By the time Henri was well enough to resume his former activities it was
almost the first of May. The winter quiet was over with a vengeance, and
the Allies were hammering hard with their first tolerably full supply of
high-explosive shells.
Cheering reports came daily to the little house--, of rapidly augmenting
armies, of big guns on caterpillar trucks that were moving slowly up to
the Allied Front. Great Britain had at last learned her lesson, that
only shells of immense destructiveness were of any avail against the
German batteries. She was moving heaven and earth to get them, but the
supply was still inadequate. With the new shells experiments were being
made in barrage fire--costly experiments now and then; but the Allies
were apt in learning the ugly game of modern war.
Only on the Belgian Front was there small change. The shattered army
was being freshly outfitted. England was sending money and ammunition,
and on the sand dunes small bodies of fresh troops drilled and smiled
grimly and drilled again. But there were not, as in England and in
France, great bodies of young men to draw from. Too many had been
caught beyond the German wall of steel.
Yet a wave of renewed courage had come with the sun and the green
fields. And conditions had improved for the Belgians in other ways.

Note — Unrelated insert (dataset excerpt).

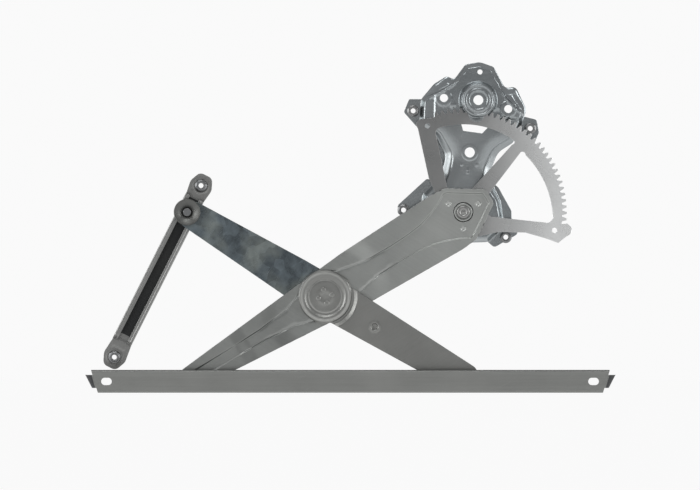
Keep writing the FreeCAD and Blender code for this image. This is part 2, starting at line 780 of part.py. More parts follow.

They were being paid, for one thing, with something like regularity.
Food was better and more plentiful. One day Henri appeared at the top
of the street and drove down triumphantly a small unclipped horse,
which trundled behind it a vertical boiler on wheels with fire box and
stovepipe.
"A portable kitchen!" he explained. "See, here for soup and here for
coffee. And more are coming."
"Very soon, Henri, they will not need me," Sara Lee said wistfully.
But he protested almost violently. He even put the question to the
horse, and blowing in his ear made him shake his head in the negative.

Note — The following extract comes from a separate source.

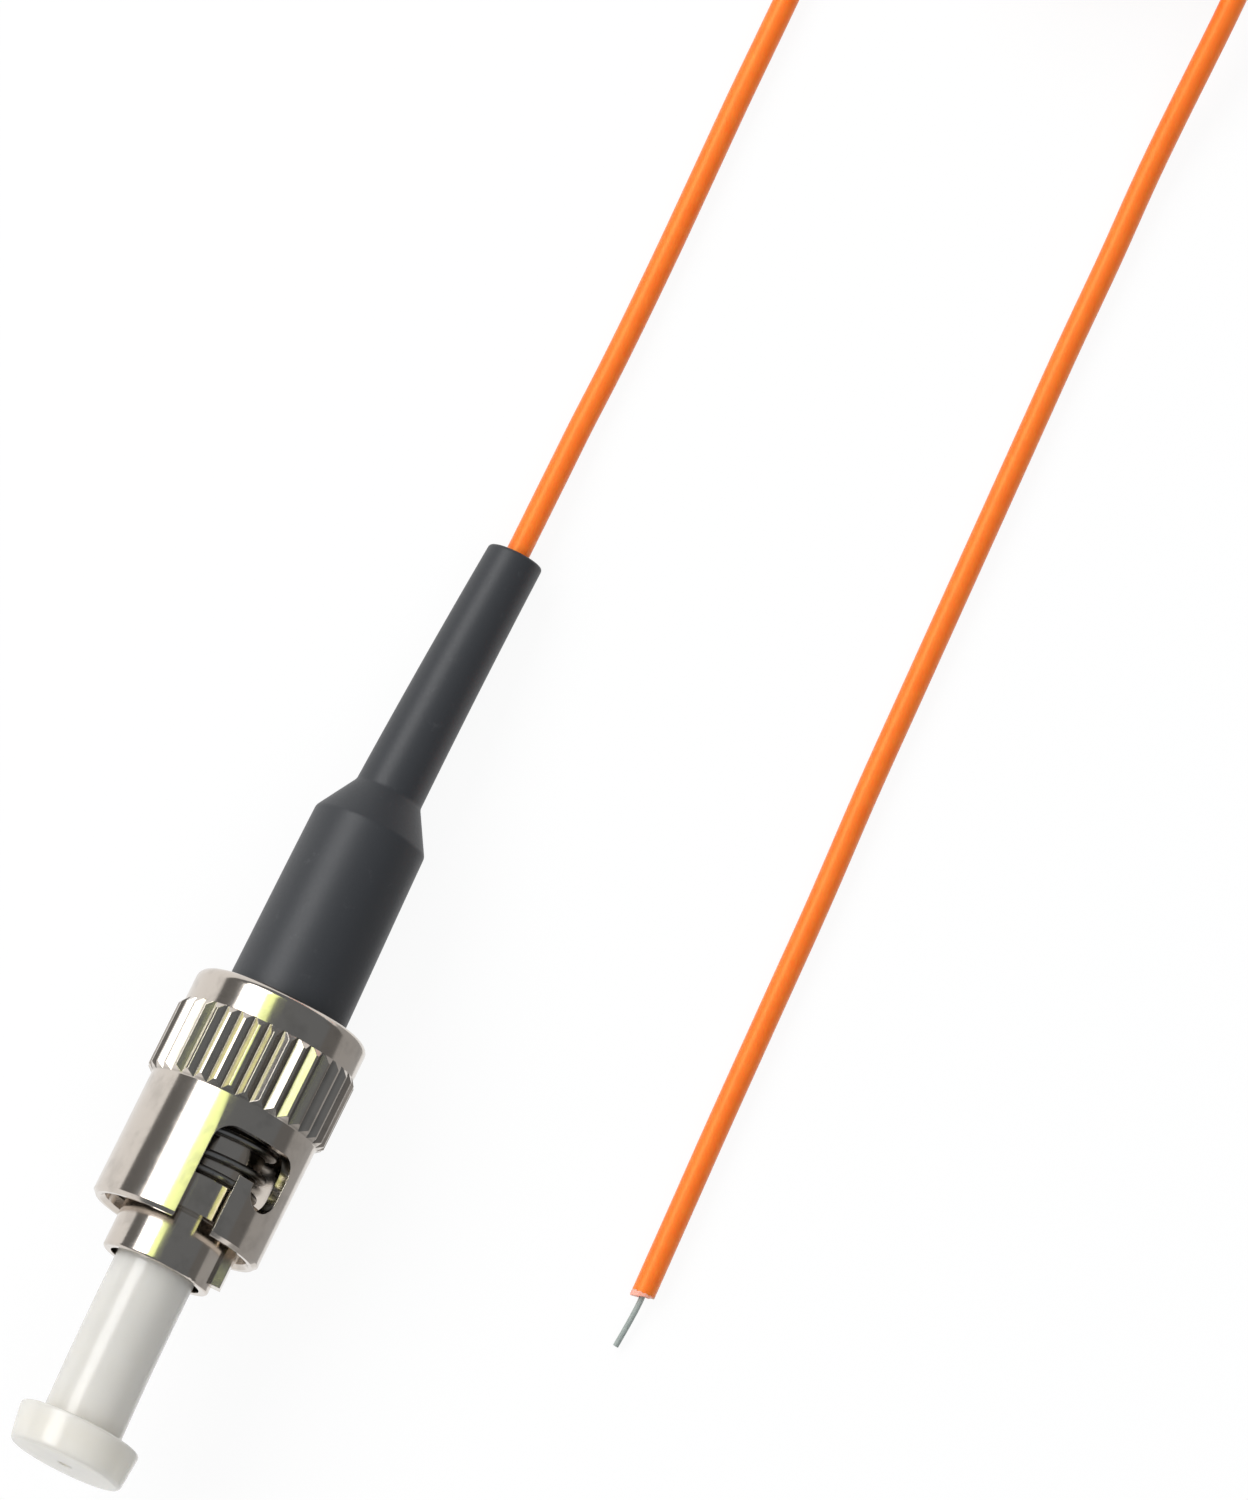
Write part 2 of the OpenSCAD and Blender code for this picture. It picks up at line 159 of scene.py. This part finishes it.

She was needed, indeed. To the great base hospital at La Panne went
more and more wounded men. But to the little house of mercy came the
small odds and ends in increasing numbers. Medical men were scarce, and
badly overworked. There was talk, for a time, of sending a surgeon to
the little house, but it came to nothing. La Panne was not far away,
and all the surgeons they could get there were not too many.
So the little house went on much as before. Henri had moved to the mill.
He was at work again, and one day, in the King's villa and quietly,
because of many reasons, Henri, a very white and erect Henri, received a
second medal, the highest for courage that could be given.